▶ [Stated goal] Copy, character for character, the lines running from the one with "Model this object" to the one with "head_d = 7.8; // [7:0.1:8]", ends included. Leave out every other line.

Rows from a dataset:
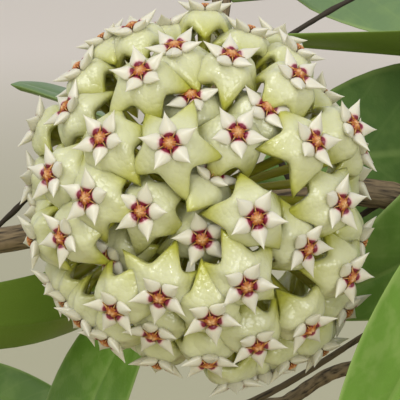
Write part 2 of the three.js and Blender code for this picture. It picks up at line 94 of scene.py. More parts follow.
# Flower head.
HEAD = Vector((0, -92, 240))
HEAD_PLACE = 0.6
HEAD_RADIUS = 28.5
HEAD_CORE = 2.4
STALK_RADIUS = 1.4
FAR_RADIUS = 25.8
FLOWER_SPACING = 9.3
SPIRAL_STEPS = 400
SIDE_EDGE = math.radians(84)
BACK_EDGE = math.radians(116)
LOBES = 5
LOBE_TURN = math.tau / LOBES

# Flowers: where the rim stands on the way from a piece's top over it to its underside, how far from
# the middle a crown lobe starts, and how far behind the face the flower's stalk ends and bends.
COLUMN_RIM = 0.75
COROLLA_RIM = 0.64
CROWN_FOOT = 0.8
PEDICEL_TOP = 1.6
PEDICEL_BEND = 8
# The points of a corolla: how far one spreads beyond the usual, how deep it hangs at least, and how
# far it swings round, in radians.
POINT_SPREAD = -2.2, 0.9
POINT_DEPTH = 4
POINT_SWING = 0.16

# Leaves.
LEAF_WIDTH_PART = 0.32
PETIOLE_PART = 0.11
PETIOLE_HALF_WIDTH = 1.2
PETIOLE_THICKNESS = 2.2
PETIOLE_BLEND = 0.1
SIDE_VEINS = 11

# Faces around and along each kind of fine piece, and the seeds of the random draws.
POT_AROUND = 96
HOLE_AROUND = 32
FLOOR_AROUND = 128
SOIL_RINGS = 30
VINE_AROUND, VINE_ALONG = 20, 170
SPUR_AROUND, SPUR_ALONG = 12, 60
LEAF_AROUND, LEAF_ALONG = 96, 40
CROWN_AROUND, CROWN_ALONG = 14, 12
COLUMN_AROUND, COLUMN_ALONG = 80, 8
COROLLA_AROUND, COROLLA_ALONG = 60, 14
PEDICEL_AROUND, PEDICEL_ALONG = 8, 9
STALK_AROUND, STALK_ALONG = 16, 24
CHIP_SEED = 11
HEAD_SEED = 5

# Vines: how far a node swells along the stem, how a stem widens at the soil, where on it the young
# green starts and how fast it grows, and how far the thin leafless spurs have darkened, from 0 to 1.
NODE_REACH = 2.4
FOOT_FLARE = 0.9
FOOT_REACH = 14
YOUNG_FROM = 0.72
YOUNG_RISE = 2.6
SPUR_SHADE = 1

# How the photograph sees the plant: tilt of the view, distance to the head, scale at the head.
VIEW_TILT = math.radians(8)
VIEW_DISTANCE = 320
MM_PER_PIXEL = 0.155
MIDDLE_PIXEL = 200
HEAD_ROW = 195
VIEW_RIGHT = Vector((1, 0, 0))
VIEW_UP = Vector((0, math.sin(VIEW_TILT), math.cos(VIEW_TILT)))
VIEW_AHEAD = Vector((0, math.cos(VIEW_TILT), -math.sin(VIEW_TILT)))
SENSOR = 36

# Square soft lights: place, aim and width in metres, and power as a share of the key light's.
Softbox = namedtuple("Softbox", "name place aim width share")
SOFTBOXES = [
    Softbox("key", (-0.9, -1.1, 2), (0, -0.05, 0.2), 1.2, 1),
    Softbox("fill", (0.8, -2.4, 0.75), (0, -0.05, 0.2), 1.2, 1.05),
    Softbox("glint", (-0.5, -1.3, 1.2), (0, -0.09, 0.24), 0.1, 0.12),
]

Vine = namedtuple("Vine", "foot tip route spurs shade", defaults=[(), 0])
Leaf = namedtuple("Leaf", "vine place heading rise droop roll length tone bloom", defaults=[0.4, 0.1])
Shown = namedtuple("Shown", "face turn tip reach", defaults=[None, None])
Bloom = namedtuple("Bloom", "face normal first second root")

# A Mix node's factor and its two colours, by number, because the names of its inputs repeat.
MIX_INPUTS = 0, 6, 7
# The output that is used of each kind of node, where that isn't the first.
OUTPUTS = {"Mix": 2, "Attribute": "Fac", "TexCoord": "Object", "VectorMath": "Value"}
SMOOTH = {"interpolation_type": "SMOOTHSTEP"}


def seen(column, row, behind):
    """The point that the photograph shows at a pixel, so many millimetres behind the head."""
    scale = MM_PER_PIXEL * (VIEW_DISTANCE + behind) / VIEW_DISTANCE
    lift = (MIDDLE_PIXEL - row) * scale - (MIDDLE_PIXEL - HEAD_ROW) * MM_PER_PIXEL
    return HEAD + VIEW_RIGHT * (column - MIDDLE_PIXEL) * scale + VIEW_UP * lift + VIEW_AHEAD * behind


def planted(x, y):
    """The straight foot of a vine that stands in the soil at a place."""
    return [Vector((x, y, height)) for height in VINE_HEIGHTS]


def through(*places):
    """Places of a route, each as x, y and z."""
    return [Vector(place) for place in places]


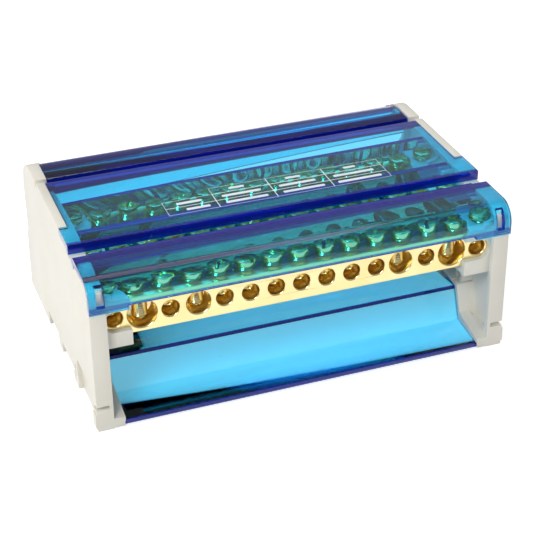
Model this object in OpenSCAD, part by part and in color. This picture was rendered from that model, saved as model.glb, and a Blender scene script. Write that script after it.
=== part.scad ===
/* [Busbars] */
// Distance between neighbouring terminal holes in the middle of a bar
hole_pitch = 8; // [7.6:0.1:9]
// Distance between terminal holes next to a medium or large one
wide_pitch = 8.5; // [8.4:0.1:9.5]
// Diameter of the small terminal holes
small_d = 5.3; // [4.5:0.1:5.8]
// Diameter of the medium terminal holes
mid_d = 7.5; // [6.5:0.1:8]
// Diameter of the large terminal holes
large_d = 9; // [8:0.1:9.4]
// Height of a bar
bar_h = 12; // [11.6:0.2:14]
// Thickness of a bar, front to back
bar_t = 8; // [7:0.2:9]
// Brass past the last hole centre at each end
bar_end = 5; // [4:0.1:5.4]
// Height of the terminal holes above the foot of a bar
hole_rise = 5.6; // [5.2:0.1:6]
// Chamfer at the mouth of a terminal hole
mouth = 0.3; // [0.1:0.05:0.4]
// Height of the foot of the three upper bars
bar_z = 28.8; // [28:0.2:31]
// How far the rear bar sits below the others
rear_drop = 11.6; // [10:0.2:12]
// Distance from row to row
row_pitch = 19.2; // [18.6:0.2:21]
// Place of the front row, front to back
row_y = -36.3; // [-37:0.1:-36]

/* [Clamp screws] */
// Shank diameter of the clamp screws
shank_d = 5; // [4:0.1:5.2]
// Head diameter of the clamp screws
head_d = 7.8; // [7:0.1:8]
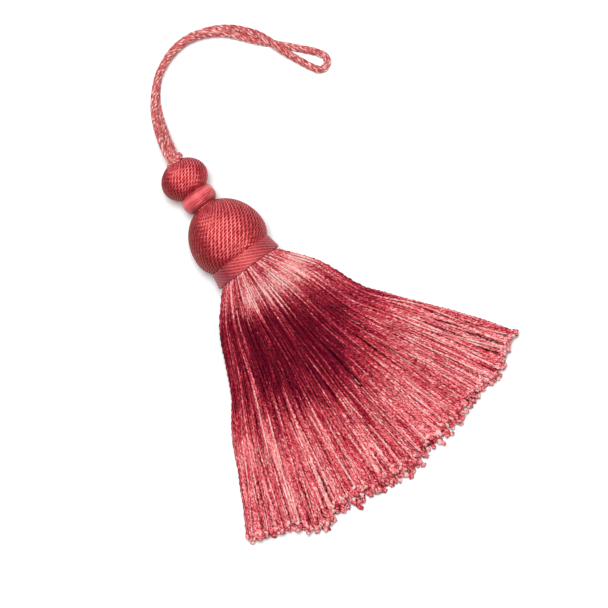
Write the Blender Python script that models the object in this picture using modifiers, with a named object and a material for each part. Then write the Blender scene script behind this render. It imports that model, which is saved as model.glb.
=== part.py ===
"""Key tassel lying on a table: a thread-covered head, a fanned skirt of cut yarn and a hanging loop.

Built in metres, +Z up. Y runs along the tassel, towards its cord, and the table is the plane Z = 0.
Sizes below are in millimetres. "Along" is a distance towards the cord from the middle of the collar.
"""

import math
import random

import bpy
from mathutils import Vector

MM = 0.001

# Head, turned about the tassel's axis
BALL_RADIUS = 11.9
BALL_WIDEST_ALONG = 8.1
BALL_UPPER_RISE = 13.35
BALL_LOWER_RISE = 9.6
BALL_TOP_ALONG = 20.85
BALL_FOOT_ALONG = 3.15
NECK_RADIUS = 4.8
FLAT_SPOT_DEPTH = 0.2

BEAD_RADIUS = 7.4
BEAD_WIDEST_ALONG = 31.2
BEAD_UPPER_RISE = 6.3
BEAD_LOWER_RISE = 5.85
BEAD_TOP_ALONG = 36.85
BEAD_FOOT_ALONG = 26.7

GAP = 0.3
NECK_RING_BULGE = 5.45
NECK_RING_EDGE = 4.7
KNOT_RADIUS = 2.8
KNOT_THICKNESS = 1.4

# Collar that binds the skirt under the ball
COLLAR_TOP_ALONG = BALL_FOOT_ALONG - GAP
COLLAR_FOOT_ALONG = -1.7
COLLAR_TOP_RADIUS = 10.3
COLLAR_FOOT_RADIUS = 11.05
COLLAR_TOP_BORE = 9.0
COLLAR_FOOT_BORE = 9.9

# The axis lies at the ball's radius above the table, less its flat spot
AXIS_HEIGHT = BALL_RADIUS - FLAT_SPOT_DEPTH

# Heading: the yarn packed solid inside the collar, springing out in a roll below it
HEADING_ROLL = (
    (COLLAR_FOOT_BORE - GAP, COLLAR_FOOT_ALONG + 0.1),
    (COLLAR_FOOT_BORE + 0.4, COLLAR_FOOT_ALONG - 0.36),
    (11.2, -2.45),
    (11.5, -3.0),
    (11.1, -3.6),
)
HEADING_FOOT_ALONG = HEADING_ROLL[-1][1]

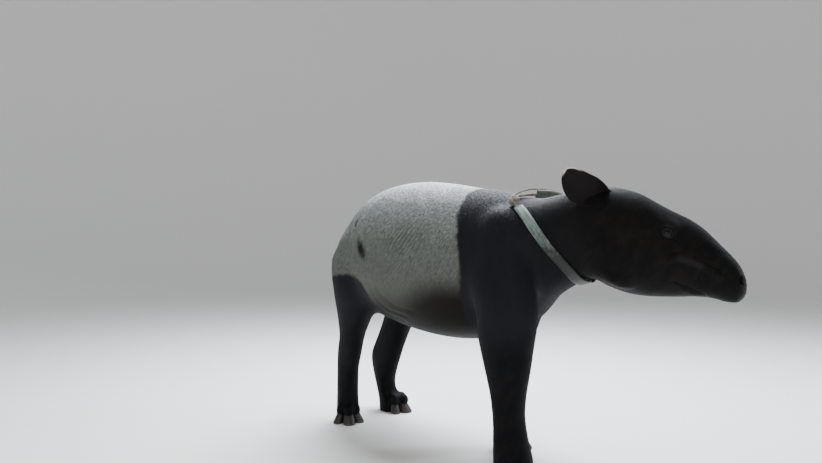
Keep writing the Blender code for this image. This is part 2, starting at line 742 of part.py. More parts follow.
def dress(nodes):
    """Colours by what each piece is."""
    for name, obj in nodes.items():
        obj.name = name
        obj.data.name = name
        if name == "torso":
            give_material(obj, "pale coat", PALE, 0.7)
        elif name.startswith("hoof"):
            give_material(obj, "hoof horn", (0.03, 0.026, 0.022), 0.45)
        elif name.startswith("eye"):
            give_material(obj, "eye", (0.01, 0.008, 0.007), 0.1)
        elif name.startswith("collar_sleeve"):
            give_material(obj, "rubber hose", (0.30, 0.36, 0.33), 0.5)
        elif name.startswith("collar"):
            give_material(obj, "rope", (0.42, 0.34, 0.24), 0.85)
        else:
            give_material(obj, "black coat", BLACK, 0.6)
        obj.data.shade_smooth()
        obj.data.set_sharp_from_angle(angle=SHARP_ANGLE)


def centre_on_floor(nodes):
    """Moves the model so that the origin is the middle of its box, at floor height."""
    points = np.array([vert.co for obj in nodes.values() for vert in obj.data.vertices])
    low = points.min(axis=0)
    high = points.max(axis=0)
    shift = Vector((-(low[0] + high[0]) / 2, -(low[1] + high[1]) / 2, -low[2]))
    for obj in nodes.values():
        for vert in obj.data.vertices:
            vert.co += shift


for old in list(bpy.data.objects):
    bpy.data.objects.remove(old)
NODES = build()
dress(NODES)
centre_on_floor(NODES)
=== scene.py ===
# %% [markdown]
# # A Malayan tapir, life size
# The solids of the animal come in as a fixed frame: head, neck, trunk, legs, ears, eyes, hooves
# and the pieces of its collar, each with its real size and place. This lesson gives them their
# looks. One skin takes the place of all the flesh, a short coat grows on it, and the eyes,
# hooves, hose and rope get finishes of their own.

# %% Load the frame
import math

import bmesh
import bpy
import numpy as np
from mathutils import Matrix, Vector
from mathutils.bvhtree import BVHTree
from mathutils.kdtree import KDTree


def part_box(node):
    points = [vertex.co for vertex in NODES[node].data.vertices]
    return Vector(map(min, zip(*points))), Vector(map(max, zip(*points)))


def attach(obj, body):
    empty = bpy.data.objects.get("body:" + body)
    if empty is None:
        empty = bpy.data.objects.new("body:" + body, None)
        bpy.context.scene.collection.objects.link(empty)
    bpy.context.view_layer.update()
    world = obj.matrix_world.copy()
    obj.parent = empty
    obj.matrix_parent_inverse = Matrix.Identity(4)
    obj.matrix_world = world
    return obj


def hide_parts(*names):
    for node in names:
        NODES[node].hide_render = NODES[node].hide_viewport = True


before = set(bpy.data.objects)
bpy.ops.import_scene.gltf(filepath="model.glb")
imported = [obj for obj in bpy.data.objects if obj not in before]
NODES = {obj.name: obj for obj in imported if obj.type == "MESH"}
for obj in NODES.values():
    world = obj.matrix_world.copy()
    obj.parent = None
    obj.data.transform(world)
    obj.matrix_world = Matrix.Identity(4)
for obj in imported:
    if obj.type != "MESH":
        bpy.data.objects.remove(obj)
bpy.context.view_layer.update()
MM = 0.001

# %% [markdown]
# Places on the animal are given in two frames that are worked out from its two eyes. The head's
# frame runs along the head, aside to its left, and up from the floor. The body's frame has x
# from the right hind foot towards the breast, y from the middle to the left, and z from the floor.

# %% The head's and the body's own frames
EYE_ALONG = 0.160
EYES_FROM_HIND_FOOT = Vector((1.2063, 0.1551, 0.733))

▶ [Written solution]
Model this object in OpenSCAD, part by part and in color. This picture was rendered from that model, saved as model.glb, and a Blender scene script. Write that script after it.
=== part.scad ===
/* [Busbars] */
// Distance between neighbouring terminal holes in the middle of a bar
hole_pitch = 8; // [7.6:0.1:9]
// Distance between terminal holes next to a medium or large one
wide_pitch = 8.5; // [8.4:0.1:9.5]
// Diameter of the small terminal holes
small_d = 5.3; // [4.5:0.1:5.8]
// Diameter of the medium terminal holes
mid_d = 7.5; // [6.5:0.1:8]
// Diameter of the large terminal holes
large_d = 9; // [8:0.1:9.4]
// Height of a bar
bar_h = 12; // [11.6:0.2:14]
// Thickness of a bar, front to back
bar_t = 8; // [7:0.2:9]
// Brass past the last hole centre at each end
bar_end = 5; // [4:0.1:5.4]
// Height of the terminal holes above the foot of a bar
hole_rise = 5.6; // [5.2:0.1:6]
// Chamfer at the mouth of a terminal hole
mouth = 0.3; // [0.1:0.05:0.4]
// Height of the foot of the three upper bars
bar_z = 28.8; // [28:0.2:31]
// How far the rear bar sits below the others
rear_drop = 11.6; // [10:0.2:12]
// Distance from row to row
row_pitch = 19.2; // [18.6:0.2:21]
// Place of the front row, front to back
row_y = -36.3; // [-37:0.1:-36]

/* [Clamp screws] */
// Shank diameter of the clamp screws
shank_d = 5; // [4:0.1:5.2]
// Head diameter of the clamp screws
head_d = 7.8; // [7:0.1:8]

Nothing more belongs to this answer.